Hadislere yönelik her ilmin kendi usulünden kaynaklı farklı yaklaşımları olsa bile meselenin bir potada eridiğini, temel ilkelerde herhangi bir problem olmadığını, rahmete vesile ihtilaf sınırında tutulabildiğini ifade edelim. Hadis müessesesi ise sahihini zayıfından, zayıfını uydurmadan ayıracak güçtedir ve az sayıdaki ihtilaflı rivayetler de hadis ilmi kriterlerine göre nitelendirilmiştir. Dinin temelleri, Kur’ân âyetleri ve sahih hadisler üzerine kurulmuştur. Hepsi sağlam yolla bize gelmiştir, yeter ki biz bakışımızı temiz, imân ve kalb gözümüzü açık tutalım.

Dipnotlar

1-Hadislerin şerhleri mevzuunda bkz. İsmail Lütfi Çakan, Hadis Edebiyatı, İFAV Yayınları, İstanbul, 2017, s. 180-212.

2-Muhammed Avvâme, İmamların Fıkhî İhtilaflarında Hadislerin Rolü, trc. Mehmet H. Kırbaşoğlu, Kayıhan Yayınları, İstanbul, 2017, s. 63.

3-Bu hususta bkz.
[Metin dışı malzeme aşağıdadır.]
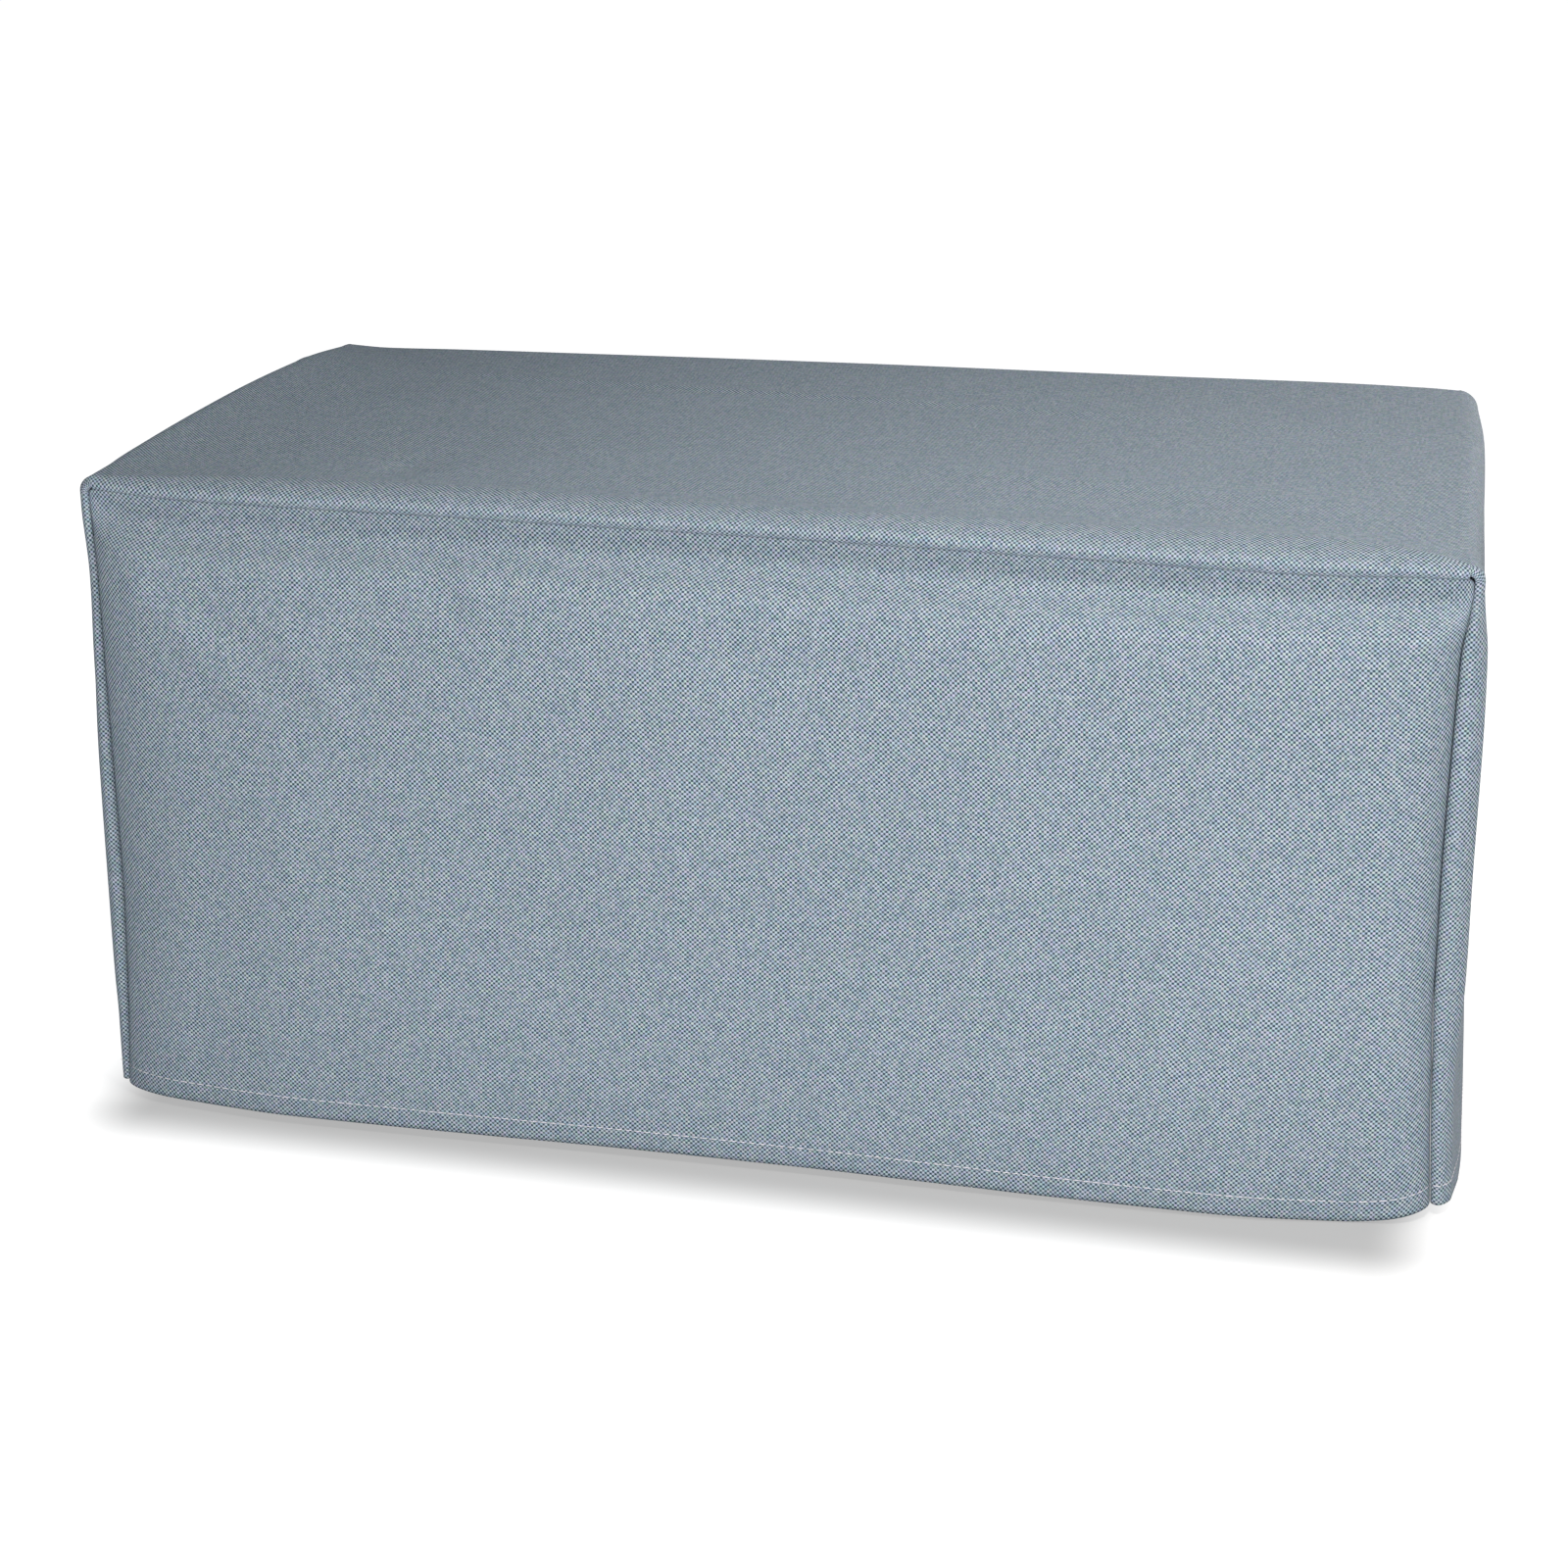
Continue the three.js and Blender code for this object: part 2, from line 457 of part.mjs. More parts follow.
// Front or back panel with its hem and its three turned-in allowances. Its border runs beside the
// strip's seam, so the two share their stations.
function facePanel(end) {
  const { sign, hem, cornerStep } = ENDS[end];
  const stations = stripStations();
  const border = stations.map((station) => {
    const point = stripPoint(station, { end, kind: 'seam' });
    const angle = station.kind === 'corner' ? radians(station.angle) : 0;
    const flat = station.kind === 'column' || station.kind === 'topEdge';
    const inward = flat ? [0, -1] : [-SIDES[station.side].sign * Math.cos(angle), -Math.sin(angle)];
    return point.add(new THREE.Vector3(inward[0], 0, inward[1]).multiplyScalar(SEAM_GAP));
  });
  const used = [...stations.keys()].filter((i) => ![0, 90].includes(stations[i].angle));
  const cornerAt = (side) => used.findIndex((i) => stations[i].side === side && stations[i].angle === CORNER_ANGLES[2]);
  const [leftCorner, rightCorner] = [cornerAt('left'), cornerAt('right')];
  const leftBorder = used.slice(0, leftCorner + 1);
  const topBorder = used.slice(leftCorner, rightCorner + 1);
  const rightBorder = used.slice(rightCorner).toReversed();
  const seamX = (side, up) => sideX(side, up, sign * SEAM_DEPTH) - SIDES[side].sign * (sideInset(side, up, end) + SEAM_GAP);
  const points = [];
  const thickness = [];
  const add = (point, thick) => {
    points.push(point);
    thickness.push(thick);
    return points.length - 1;
  };
  // Point inside the border, on the row and the column of two border points.
  const inner = (row, column, guess) => {
    const [left, right] = ['left', 'right'].map((side) => ({ x: seamX(side, guess), width: edgeWidth(side, guess, end) }));
    const xOf = {
      column: () => spread(column.x, left.x + left.width, right.x - right.width, DRAWN.left, DRAWN.right),
      left: () => left.x + (column.part ?? cornerStep) * left.width,
      right: () => right.x - (column.part ?? cornerStep) * right.width,
    };
    const x = xOf[column.kind === 'column' ? 'column' : column.side]();
    const top = topUp(x, sign * SEAM_DEPTH) - topInset(x, end) - SEAM_GAP;
    const low = tableAt(hem, 'x', 'up', x);
    const upOf = {
      hem: () => low + row.above,
      row: () => spread(row.up, low + HEM + HEM_STEP, top - TOP_EDGE_WIDTH, DRAWN.low, DRAWN.high),
      edge: () => top - row.part * TOP_EDGE_WIDTH,
      corner: () => top - cornerStep * TOP_EDGE_WIDTH,
    };
    const up = upOf[row.kind]();
    const bounds = { left: seamX('left', up), right: seamX('right', up), top };
    return new THREE.Vector3(x, sign * (SEAM_DEPTH + faceRise(end, x, up, bounds)), HEM_Z + up);
  };
  const rows = leftBorder.length;
  const columns = topBorder.length;
  const grid = leftBorder.map((leftIndex, r) => topBorder.map((topIndex, c) => {
    if (c === 0) return add(border[leftIndex], CLOTH);
    if (c === columns - 1) return add(border[rightBorder[r]], CLOTH);
    if (r === rows - 1) return add(border[topIndex], CLOTH);
    const row = stations[leftIndex];
    const inHem = row.kind === 'hem' && row.above <= HEM;
    return add(inner(row, stations[topIndex], border[leftIndex].z - HEM_Z), inHem ? 2 * CLOTH : CLOTH);
  }));
  const last = grid[rows - 1];
  const loop = [...grid.map((row) => row[0]), ...last.slice(1), ...grid.toReversed().slice(1).map((row) => row[columns - 1])];
  const turned = loop.map((i) => add(points[i].clone().setY(sign * (SEAM_DEPTH - ALLOWANCE)), CLOTH));
  const faces = [...cells(grid, points, end === 'back'), ...cells([loop, turned], points, end === 'back')];
  return thicken(points, faces, thickness);
}

// Woven polyester, matt, the same on all three pieces.
function clothMesh(name, geometry) {
  const material = new THREE.MeshStandardMaterial({ color: COLOUR, roughness: 0.85, metalness: 0 });
  const mesh = new THREE.Mesh(geometry, material);
  mesh.name = name;
  return mesh;
}

const cover = new THREE.Group();
cover.name = 'printer_dust_cover';
cover.add(
  clothMesh('wrap_panel', wrapPanel()),
  clothMesh('front_panel', facePanel('front')),
  clothMesh('back_panel', facePanel('back')),
);

export default cover;
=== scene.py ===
"""Looks of a fitted cloth dust cover that stands over a desktop printer.

Three sewn pieces of coated polyester Oxford cloth: a front panel, a back panel, and one strip that
wraps up the left side, over the top and down the right side. Each is a thin sheet with a folded,
stitched hem. Lengths in the tables are millimetres, and heights called up are measured from the
plane of the hem's corners.
"""

import logging
import math
from dataclasses import dataclass, field
from enum import Enum

import bpy
import numpy as np
from mathutils import Matrix, Vector, noise


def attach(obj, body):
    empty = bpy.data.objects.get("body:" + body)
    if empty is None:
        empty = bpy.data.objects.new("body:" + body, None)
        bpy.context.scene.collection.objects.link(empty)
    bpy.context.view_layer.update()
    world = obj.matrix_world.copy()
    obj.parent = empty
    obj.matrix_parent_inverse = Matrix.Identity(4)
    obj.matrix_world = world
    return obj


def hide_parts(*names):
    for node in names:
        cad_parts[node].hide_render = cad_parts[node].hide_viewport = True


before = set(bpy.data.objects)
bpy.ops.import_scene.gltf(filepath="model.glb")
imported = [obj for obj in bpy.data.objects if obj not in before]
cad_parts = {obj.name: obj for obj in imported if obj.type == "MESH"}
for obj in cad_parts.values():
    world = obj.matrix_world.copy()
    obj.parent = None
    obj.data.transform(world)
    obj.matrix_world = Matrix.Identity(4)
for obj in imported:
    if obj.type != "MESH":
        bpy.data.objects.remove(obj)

LOG = logging.getLogger("printer_dust_cover")
MM = 0.001
HEM_PLANE = -217.0  # height of the hem's plane in the frame
CORNER_X = 232.0  # distance of the lower corners from the middle
SINK_SCALE = 27 / 4  # makes the greatest value of p (1 - p)^2 one
EDGE_PARTS = np.array([0, 0.03, 0.06, 0.1, 0.145, 0.2, 0.27, 0.36, 0.46, 0.58, 0.72, 0.86])  # close at a seam
HEM_HEIGHTS = (0, 1.75, 3.5, 5.25, 7.0)  # rows of points on the hem, the last one under the stitches
ABOVE_HEM = 2.0  # from the stitches to the next row of points
UNDER_ANGLES = (15, 30, 45, 60, 75, 90)  # degrees round a roll, from the seam to its foremost line
OVER_ANGLES = (12, 24, 36, 48, 60, 75, 90)  # degrees from there to the open cloth
BEHIND_PARTS = (0.25, 0.5, 0.75)  # parts of the way from a roll to the first open line


class Side(Enum):
    """Left or right side of the cover, with its direction along X."""

    LEFT = -1
    RIGHT = 1


class End(Enum):
    """Front or back of the cover, with its direction along Y."""

    FRONT = -1
    BACK = 1


def smooth(places: np.ndarray, values: np.ndarray, at: np.ndarray) -> np.ndarray:
    """Values of a curve that passes through points and never swings past them.

    Args:
        places: Increasing places of the points, shape (K,).
        values: Values there, shape (K,), or (K, N) with one set for each place asked for.
        at: Places asked for, shape (N,). Beyond the ends the curve is level.

    Returns:
        The N values.
    """
    places = np.asarray(places, float)
    values = np.asarray(values, float)
    at = np.clip(np.asarray(at, float), places[0], places[-1])
    if values.ndim == 1:
        values = np.broadcast_to(values[:, None], (len(values), at.size))
    rise = np.diff(values, axis=0) / np.diff(places)[:, None]
    product = rise[:-1] * rise[1:]
    total = rise[:-1] + rise[1:]
    inner = np.where(product > 0, 2 * product / np.where(product > 0, total, 1), 0)
    slope = np.vstack([rise[:1], inner, rise[-1:]])
    k = np.clip(np.searchsorted(places, at, side="right") - 1, 0, len(places) - 2)
    n = np.arange(at.size)
    width = places[k + 1] - places[k]
    t = (at - places[k]) / width
    start = (2 * t**3 - 3 * t**2 + 1) * values[k, n] + (t**3 - 2 * t**2 + t) * width * slope[k, n]
    return start + (3 * t**2 - 2 * t**3) * values[k + 1, n] + (t**3 - t**2) * width * slope[k + 1, n]


def ease(distance: np.ndarray, run: float) -> np.ndarray:
    """Soft growth from 0 at no distance to 1 at the end of a run.

    Args:
        distance: Distances from the start.
        run: Length over which the value grows.

    Returns:
        Values from 0 to 1.
    """
    return np.sin(np.pi / 2 * np.clip(distance / run, 0, 1)) ** 2


def swell(distance: np.ndarray, width: np.ndarray, soft: np.ndarray) -> np.ndarray:
    """Height of cloth that rises from a seam and ends level.

    Args:
        distance: Distances from the seam.
        width: Distance over which it rises.
        soft: 0.5 for the quarter of an ellipse, and more for a start that leans back.

    Returns:
        Heights from 0 to 1.
    """
    return (1 - (1 - np.clip(distance / width, 0, 1)) ** 2) ** soft


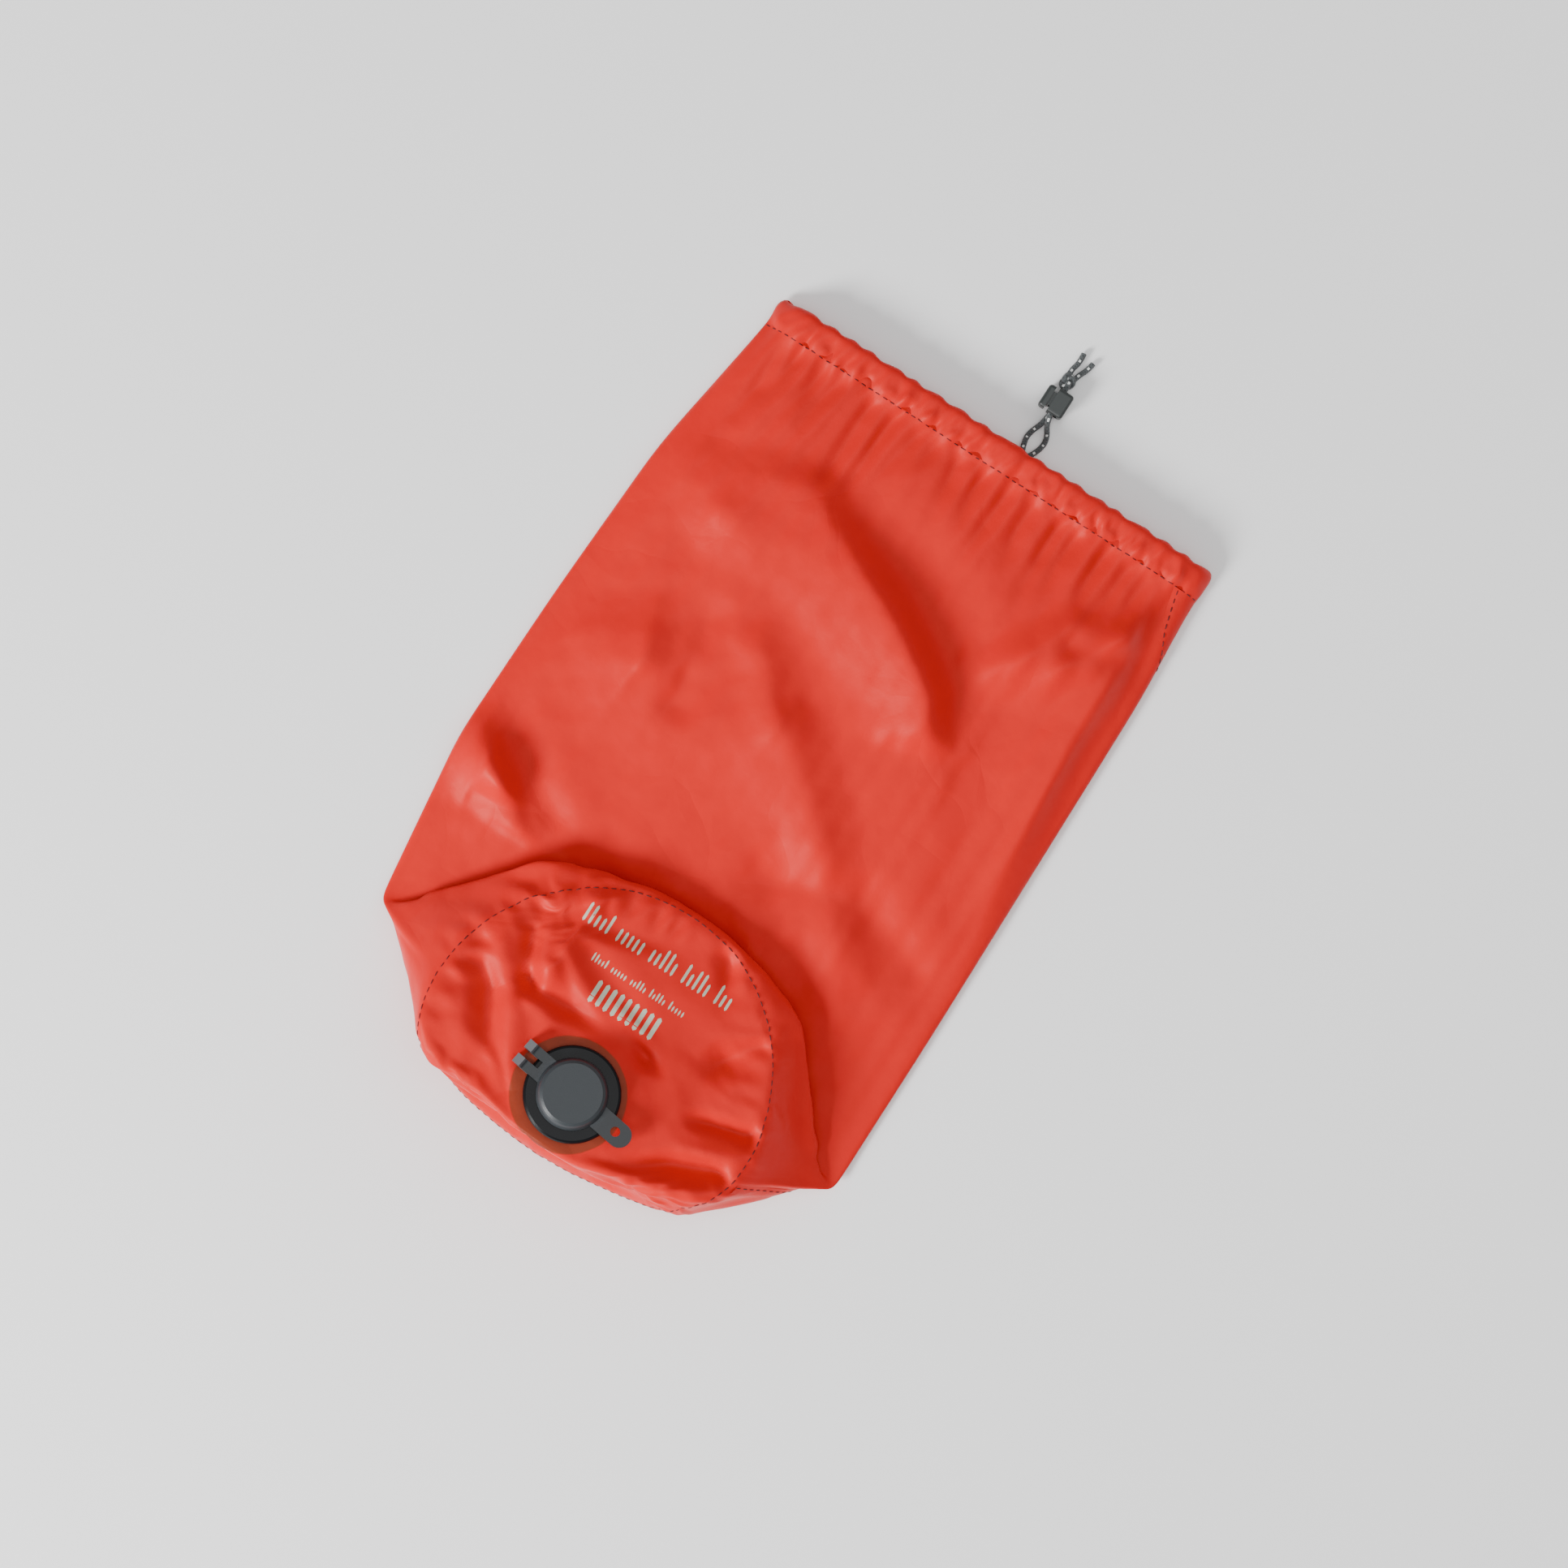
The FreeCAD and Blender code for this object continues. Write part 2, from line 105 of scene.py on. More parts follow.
world = bpy.data.worlds.new("studio")
bpy.context.scene.world = world
world.use_nodes = True
sky = world.node_tree.nodes["Background"]
sky.inputs["Color"].default_value = (1.0, 1.0, 1.0, 1)
sky.inputs["Strength"].default_value = 0.52

bpy.ops.object.select_all(action="DESELECT")
bpy.ops.mesh.primitive_plane_add(size=6.0, location=(0, 0, -0.0002))
table_top = bpy.context.active_object
table_top.name = "table_top"
table_top.data.materials.append(plain_material("white_paper", (0.93, 0.93, 0.93), 0.7)[0])

# ---------------------------------------------------------------------------------------------
# The drawcord: one braided cord, 2 mm thick, dark with white marker threads. It runs round the
# mouth inside the hem, comes out as a loop, passes through the cord lock and ends in a knot.
# ---------------------------------------------------------------------------------------------
CORD_R = 1.0
STRAND_LEFT = ((14.1, 148.5, 2.0), (12.8, 151.7, 1.3), (12.3, 156.0, 1.1), (15.0, 162.0, 2.6),
               (15.0, 175.2, 2.6), (14.4, 178.0, 2.1))
STRAND_RIGHT = ((16.5, 148.5, 2.0), (18.4, 151.6, 1.3), (19.3, 157.2, 1.1), (15.0, 162.4, 4.8),
                (15.0, 175.0, 4.8), (14.6, 178.2, 4.4))
TAIL_LEFT = ((13.1, 178.6, 3.0), (12.9, 182.4, 1.9), (14.0, 186.0, 1.15), (13.6, 189.6, 1.1))
TAIL_RIGHT = ((15.3, 178.2, 3.0), (16.1, 182.0, 1.9), (17.7, 185.0, 1.15), (18.2, 188.3, 1.1))
KNOT_MIDDLE = Vector((14.0, 178.0, 3.15))


def math_node(tree, operation, first, second=None, third=None, clamp=False):
    """The result of a sum on values, each a socket or a number."""
    node = tree.nodes.new("ShaderNodeMath")
    node.operation = operation
    node.use_clamp = clamp
    for socket, value in zip(node.inputs, (first, second, third)):
        if isinstance(value, (int, float)):
            socket.default_value = value
        elif value is not None:
            tree.links.new(value, socket)
    return node.outputs[0]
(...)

Mutlu Gül, Hanefî Usûlünde Hadis Tenkidi, İFAV Yayınları, İstanbul, 2018; Murteza Bedir, Fıkıh Mezhep Sünnet Hanefî Fıkıh Teorisinde Peygamberin Otoritesi, Dem Değerler Eğitim Merkezi, İstanbul, 2017.

4-İsmail Lütfi Çakan, Hadis Okumaları, İFAV Yayınları, İstanbul, 2020, s. 28.

5-Seyit Kaya, Hadisçilere Yöneltilen Bazı Eleştirilerin Değerlendirilmesi, Din Bilimleri Akademik Araştırma Dergisi, Cilt II, Sayı 3, 2011, s. 7-34.

6-İmam Gazâlî, İhyau Ulumiddin, trc. Ahmed Serhadoğlu, Cilt I, Bedir Yayınları, İstanbul, 1975, s. 83-86.

7-Necip Fazıl Kısakürek, İman ve İslâm Atlası, Büyük Doğu Yayınları, İstanbul, 2017, s. 48; İdeolocya Örgüsü, Büyük Doğu Yayınları, İstanbul, 2017, s. 178.